Sara Miles’ book, “Take This Bread,” literally jumped off the table into my hands at a ministers’ conference. At least, that’s my story … since I promised myself not to buy any more new books until I read all the ones I already had. Perhaps this book jumped into my hands because I love peanut butter and jelly sandwiches or because seeing a cross carved in the middle of a piece of white bread was intriguingly irreverent.

Perhaps this happened because the words “radical” and “conversion” were used together in the subtitle, and I happen to be one of those strange people who resonate with both of those words. Regardless, I didn’t realize how “hungry” I was for an authentic and honest word about faith until I “finished this feast” and found myself hungering for more.

Miles was a self-proclaimed blue-state, secular-intellectual, lesbian, left-wing journalist with a strong skeptical side. Church was the last place she expected to find herself. At the age of 46, however, that is where she landed. Miles wandered into a church one winter morning for no apparent “earthly” reason. She was certainly not interested in becoming a Christian or, as she called it, “a religious nut.” She describes Christianity not as “an argument I could win, or even resolve. It wasn’t a thesis. It was a mystery that I was finally willing to swallow.” Swallow it, she did. Miles took a bite of bread and sip of wine at the communion table of St. Gregory’s of Nyssa Episcopal Church in San Francisco, and the transformation of her life began. She describes her experience as a “terribly inconvenient Christian conversion told by a very unlikely convert.”

“I still can’t explain my first communion,” she writes. “It made no sense. I was in tears and physically unbalanced: I felt as if I had just stepped off a curb, or been knocked over, painlessly, from behind. The disconnect between what I thought was happening — I was eating a piece of bread; what I heard someone else say was happening — the piece of bread was the ‘body’ of ‘Christ,’ a patently untrue, or at best metaphorical statement; and what I knew was happening — God, named ‘Christ’ or ‘Jesus,’ was real, and in my mouth — utterly short-circuited my ability to do anything but cry.”

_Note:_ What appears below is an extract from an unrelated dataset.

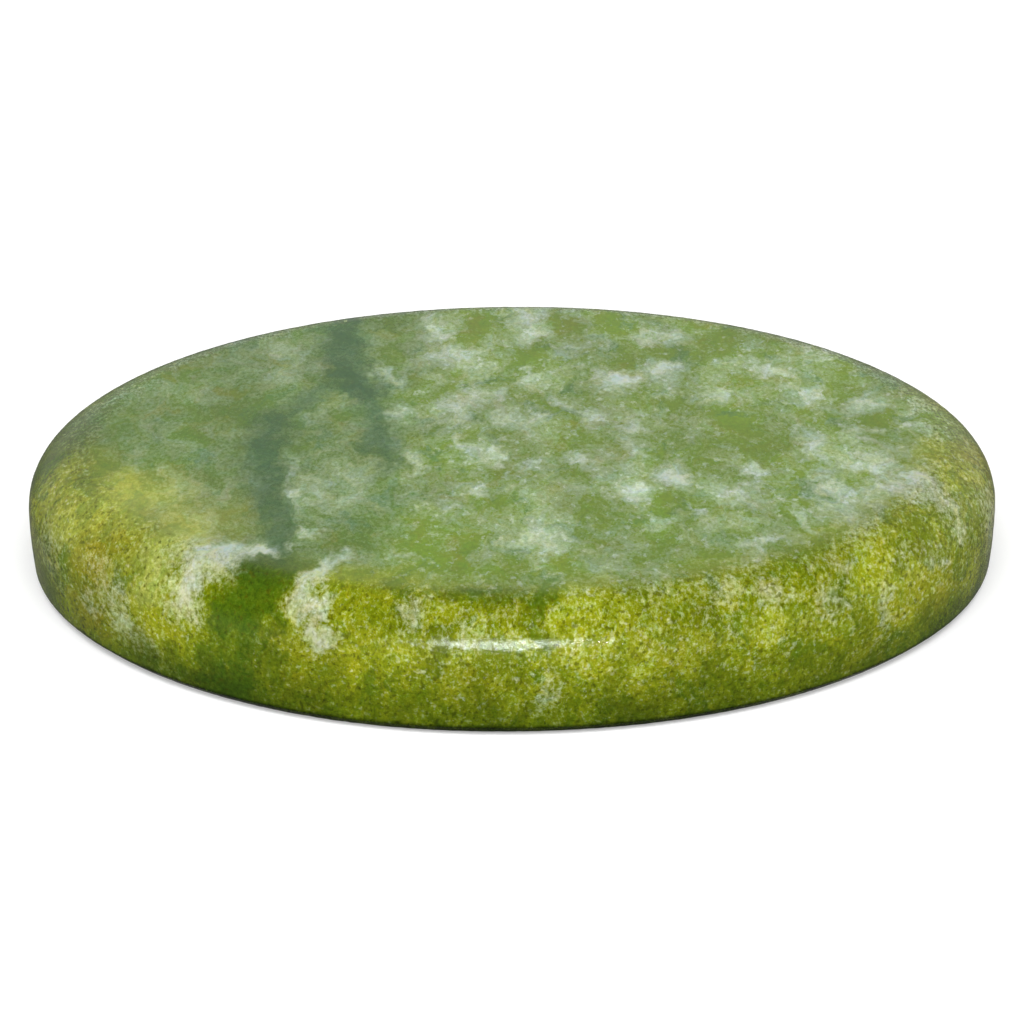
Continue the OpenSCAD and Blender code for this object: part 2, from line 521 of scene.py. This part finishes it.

Participating in communion connected Miles not only with a church but also with those in her city who were physically hungry. She turned the bread she ate on Sundays into tons of groceries piled onto the church altar week after week, to be given away. Her original pantry served hundreds of poor, elderly, sick and marginalized people, but those loaves multiplied again and again, leading to the establishment of nearly a dozen pantries in the area.

I highly recommend this book. Allow me to warn you, however, that it is not traditional devotional material. It is authentically real — at times, even raw — but maybe this is exactly that for which you are hungering.

Faith and Values Advisory Board member Susie Smith is the pastor of Peace Congregational Church, UCC, in Clemson.